My name is Tessa Barlin and I am currently a freelance filmmaker, focusing on environmental documentaries. I mainly work as a camera operator but I have recently started directing my own films too.
1. Tell us about yourself – who are you and what do you do?
I am a 24 year old documentary filmmaker with an absolute passion for the natural world. Although I also work on commercial shoots, narrative films and human-interest documentaries, my passion is for wildlife filmmaking, and telling conservation stories. I grew up visiting the bush as often as I could, and doing wildlife photography. Now, I focus on making documentaries that inspire people to love and protect nature.
2. What are you currently up to? Are there any exciting projects ongoing?
I just finished up a short film called Beyond The Fence. It is about bringing wildlife conservation into the hearts and minds of school students who come from rural communities living on the boarders of the Kruger National Park. Although these communities are geographically close to wildlife, due to poverty, most have never been inside the park or seen wildlife before. The film focuses on three young people – Queen, Rifumo and Wisani – who come from these communities, who had the opportunity to learn wildlife photography through an organisation called Wild Shots Outreach, and are now becoming eco-warriors in their own right. Through their photography, they are bringing wildlife back home to their communities and teaching their communities to love the natural world. I am hoping to take the film to film festivals nationally and internationally.

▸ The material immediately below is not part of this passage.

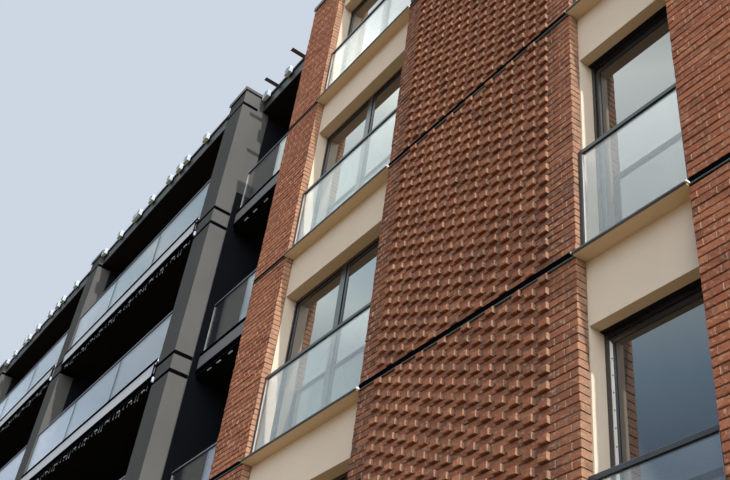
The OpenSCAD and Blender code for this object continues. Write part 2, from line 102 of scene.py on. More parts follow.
def make_active(piece):
    deselect_all()
    piece.select_set(True)
    bpy.context.view_layer.objects.active = piece


def added(name, operator, **settings):
    """The piece that one of Blender's operators for new meshes adds."""
    deselect_all()
    operator(**settings)
    piece = bpy.context.view_layer.objects.active
    piece.name = name
    return piece


def copy_of(piece, name):
    """A copy with its own mesh."""
    deselect_all()
    twin = piece.copy()
    twin.data = piece.data.copy()
    twin.name = name
    bpy.context.scene.collection.objects.link(twin)
    return twin


def apply_place(piece):
    make_active(piece)
    bpy.ops.object.transform_apply(location=True, rotation=True, scale=True)
    return piece


def joined(pieces, name):
    deselect_all()
    for piece in pieces:
        piece.select_set(True)
    bpy.context.view_layer.objects.active = pieces[0]
    if len(pieces) > 1:
        bpy.ops.object.join()
    pieces[0].name = name
    pieces[0].data.name = name
    return pieces[0]


def modified(piece, kind, **settings):
    """Adds a modifier and applies it."""
    make_active(piece)
    modifier = piece.modifiers.new(kind, kind)
    for setting, value in settings.items():
        setattr(modifier, setting, value)
    bpy.ops.object.modifier_apply(modifier=modifier.name)
    return piece


def repeated(piece, count, step):
    """A row of count copies, each moved on by step."""
    if count > 1:
        modified(piece, "ARRAY", count=count, use_relative_offset=False, use_constant_offset=True,
                 constant_offset_displace=step)
    return piece


def softened(piece, width):
    """Takes the edge off the sharp corners."""
    return modified(piece, "BEVEL", width=width, segments=1, limit_method="ANGLE",
                    angle_limit=math.radians(40.0))


def new_block(name, low, high):
    """A block between two corners, ready to be shaped."""
    block = added(name, bpy.ops.mesh.primitive_cube_add, size=1.0)
    block.location = (Vector(low) + Vector(high)) / 2
    block.scale = Vector(high) - Vector(low)
    return apply_place(block)


def eased_block(name, low, high, edge):
    return softened(new_block(name, low, high), edge)


def new_bar(name, radius, start, end, sides):
    """A round bar from one point to another, ready to be shaped."""
    start, end = Vector(start), Vector(end)
    bar = added(name, bpy.ops.mesh.primitive_cylinder_add, vertices=sides, radius=radius,
                depth=(end - start).length)
    bar.location = (start + end) / 2
    bar.rotation_mode = "QUATERNION"
    bar.rotation_quaternion = (end - start).to_track_quat("Z", "Y")
    return apply_place(bar)


def pick(piece, kind, test):
    """Opens a piece for editing, with only the faces or edges that pass the test selected."""
    make_active(piece)
    bpy.ops.object.mode_set(mode="EDIT")
    bpy.ops.mesh.select_mode(type=kind)
    bpy.ops.mesh.select_all(action="DESELECT")
    shape = bmesh.from_edit_mesh(piece.data)
    for part in (shape.faces if kind == "FACE" else shape.edges):
        if test(part):
            part.select_set(True)
    bmesh.update_edit_mesh(piece.data)


def every(part):
    return True


def facing(*way, where=every):
    """A test for faces that look one way and have their middle where another test passes."""
    way = Vector(way)
    return lambda face: face.normal.dot(way) > 0.9 and where(face.calc_center_median())


def both_ends(test):
    """A test for edges whose two ends pass it."""
    return lambda edge: all(test(point.co) for point in edge.verts)


def pull(*way):
    """Extrudes what is selected."""
    bpy.ops.mesh.extrude_region_move(TRANSFORM_OT_translate={"value": way})


def move(*way):
    bpy.ops.transform.translate(value=way)


def resize(*factors):
    bpy.ops.transform.resize(value=factors)


def inset_front(piece, border, depth):
    """Insets the front face, and moves its middle back by depth."""
    pick(piece, "FACE", facing(0, -1, 0))
    bpy.ops.mesh.inset(thickness=border)
    move(0.0, depth, 0.0)


def panelled_block(name, low, high, border, depth, edge):
    """A block with eased edges and a set back or raised middle on its front."""
    block = new_block(name, low, high)
    inset_front(block, border, depth)
    return softened(block, edge)


def face_outward(piece):
    """Turns all faces of a spun piece outwards."""
    pick(piece, "FACE", every)
    bpy.ops.mesh.normals_make_consistent(inside=False)


def copies_at(places, pattern):
    """Copies of a pattern at several places, as one piece. The pattern itself is taken away."""
    parts = [copy_of(pattern, f"{pattern.name}_copy") for _ in places]
    for part, place in zip(parts, places):
        part.location = place
    bpy.data.objects.remove(pattern)
    return apply_place(joined(parts, parts[0].name))


def solids_of(node_name):
    """(lowest corner, highest corner) of each separate solid of a node, from the lowest up."""
    shape = bmesh.new()
    shape.from_mesh(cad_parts[node_name].data)
    bmesh.ops.remove_doubles(shape, verts=shape.verts, dist=0.00005)
    waiting = set(shape.verts)
    boxes = []
    while waiting:
        solid = [waiting.pop()]
        for point in solid:
            reached = waiting.intersection(edge.other_vert(point) for edge in point.link_edges)
            waiting -= reached
            solid += reached
        places = list(zip(*(point.co for point in solid)))
        boxes.append((Vector(map(min, places)), Vector(map(max, places))))
    shape.free()
    return sorted(boxes, key=lambda box: (round(box[0].z, 3), round(box[0].x, 3)))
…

3. What’s your best project/work to date?
Beyond The Fence is my best work to date, as it is a topic very close to my heart, and it was the first film I directed.
4. Who or what inspires you?
Two things keep me inspired – First, spending time in nature. Long road trips through billion-year old mountains, swimming in the ocean or watching a beautiful sunset never ceases to amaze me. I fall in love with this planet every day and am inspired to help protect it. Secondly, the brave women and men who are fighting endlessly to save our planet from greed and destruction. People who have started their own NGO’s, people who travel to the ends of the earth to document the rich beauty of nature, and people who put their lives in the line to expose the people harming the planet in the name of corruption and greed. My hat goes off to those people. I hope to be one of them one day.
5. When you’re not working, what do you like to do?
When I’m not working, I like to do things like go hiking, boxing or scuba diving. I also enjoy walks on the promenade and often I take my camera out and go photograph insects at Kirstenbosch just for the fun of it.
6. Finally, what tips or advice could you give to other documentary creatives, just starting out or to the more experienced creatives needing a bit of encouragement?
My advice is to keep yourself busy, even when you’re not working. Shoot as much as you can, just for fun. Shoot things purely because they make you happy. Remember why you decided to become a filmmaker in the first place. The biggest lesson I’ve had to learn is that when work becomes quiet – which it inevitably will – try not to let this get you down. It is when I let myself become inactive that I start to feel anxiety. When I spend time doing what I love, I feel productive and good about myself, even if it not a paid job.